An artificial neural network for nonlinear estimation of the turbine flow-meter coefficient

Turbine flow meters find various applications in the process industries, such as batch control, measuring fuel oil and gas consumption, controlling blending processes, etc. The turbine meter is a rotor driven by the fluid being metered, at a speed proportional to the flow rate.The actual behavior of a turbine flow meter is a complex function of many variables; among these are the temperature, pressure, and viscosity of the fluid; the lubricating qualities of the fluid; bearing wear; and environmental factors. The turbine meter coefficient is referred to as the ‘K factor’, and is defined as the number of pulses per unit volume.
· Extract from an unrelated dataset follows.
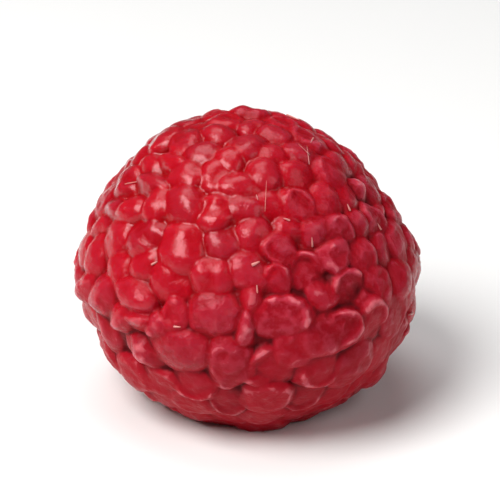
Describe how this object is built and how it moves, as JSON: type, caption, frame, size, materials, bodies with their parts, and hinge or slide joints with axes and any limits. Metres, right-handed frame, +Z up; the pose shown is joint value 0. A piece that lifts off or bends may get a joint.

At present, there is no single mathematical equation to predict the actual K factor. More accurate estimations and trending of the K factor will not only facilitate preventive maintenance, replacement analysis, etc., but will also ensure that material flow accounting is accurate.This research explores the use of neural-network models to aid in the estimation of the actual K factor that reflects the effect of the actual operating conditions of the turbine meter. This research analyzed data from three different turbine flow meters measuring the rate of pumping oil from the North Sea, for a company that operates off-shore oil platforms. The use of neural networks presents a new approach to the capturing of the underlying nonlinear relationships among the various input variables and the K factor. The results from this study report significant percentage reductions in mean absolute errors for the neural-network predictions over the company’s present estimation practices for the turbine flow-meter coefficient.